Ph.D. student Theresa Lafavor researches how children succeed in chaotic situations

Sometimes, the best research questions are the most personal. That’s the case for child development doctoral student Theresa Lafavor, who was inspired to study children who succeed against the odds.

Lafavor’s dissertation will examine how children succeed despite homelessness or similar challenges. But unlike previous studies that have focused on executive function, such as the ability to regulate behavior or to plan, Lafavor’s work focuses more on the social and the emotional.
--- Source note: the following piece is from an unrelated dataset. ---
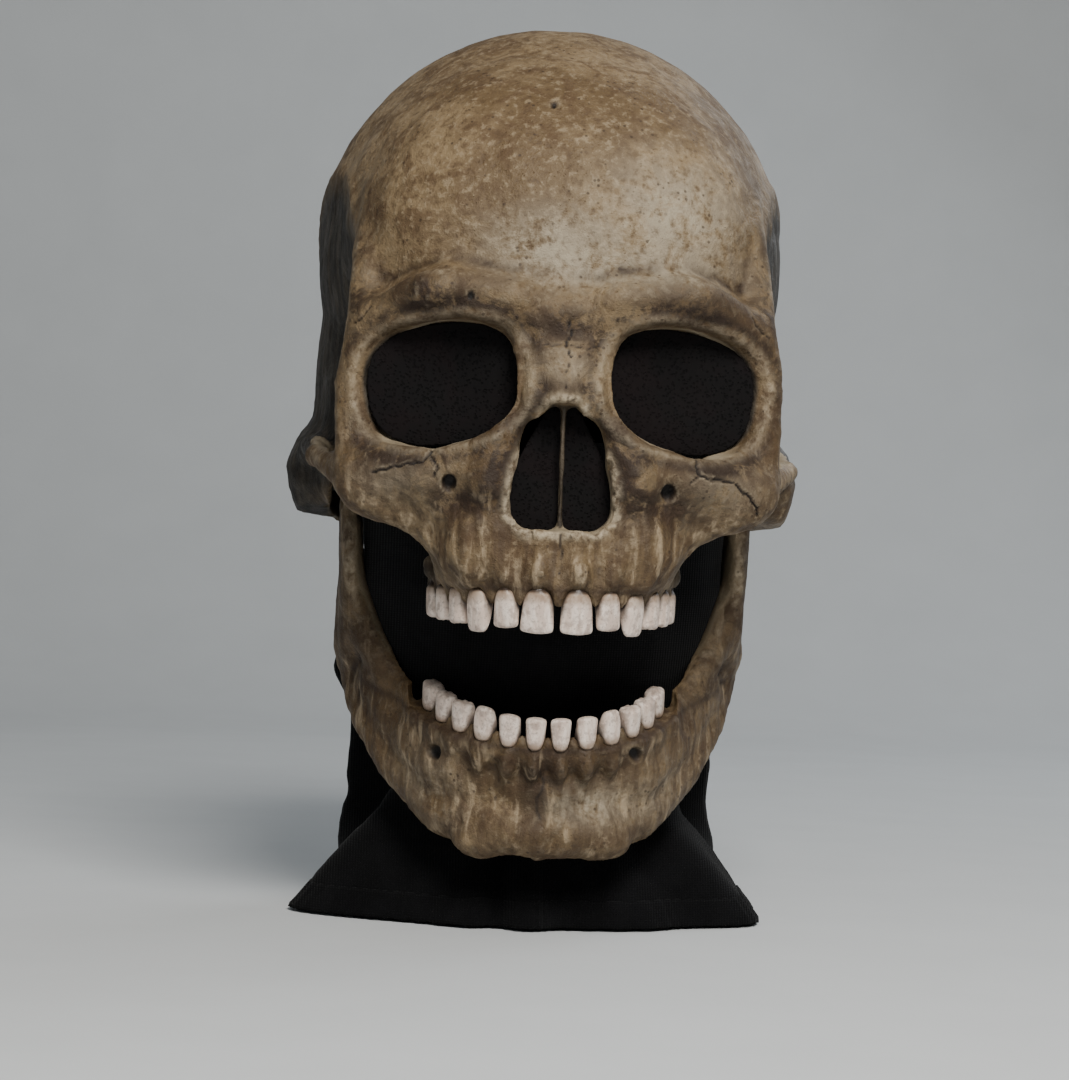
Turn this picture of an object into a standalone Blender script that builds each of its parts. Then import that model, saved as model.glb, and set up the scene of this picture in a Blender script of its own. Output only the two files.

For three and a half months, she and her colleagues studied families at two homeless shelters in Minneapolis as part of an ongoing study directed by Institute of Child Development Professor Ann Masten. They concentrated on children between the ages of 9 and 11 and gathered data related to family history, each child’s school progress, and social and emotional abilities.

“We’re evaluating things like their ability to read emotions in people’s expressions or asking them about hypotheticals, like why someone might bump into them while standing in line,” Lafavor explains.

In the process, the team is attempting to determine whether children who are more socially and emotionally developed are better equipped to succeed despite the difficulties of homelessness.

The question has real resonance for Lafavor. She was removed from her birth mother’s custody when she was two and a half and placed with a foster family that eventually adopted her—and that broke up when the couple divorced. “I was basically removed from one kind of chaotic situation and placed in another kind,” she says.

But Lafavor went on to earn her B.A. in child clinical psychology at Smith College, then worked at Massachusetts General Hospital in Boston. As she worked with children who struggled with autism and other behavioral regulation problems, she wondered how the strategies they were learning would work in less supportive environments. She also wondered why she had been able to thrive and succeed while others raised in similarly chaotic environments had different outcomes.

The question led her to the University for graduate school. After completing her dissertation this summer, Lafavor plans to begin a one-year internship at two of the University Medical School’s pediatric clinics.

But Lafavor doesn’t want to be a therapist, essential though that work is; her ambition is to contribute to the understanding that helps therapists help children. “I’m being trained as a researcher, not a clinician,” she says. “The connection between research and practice is what interests me and neither can function without the other.”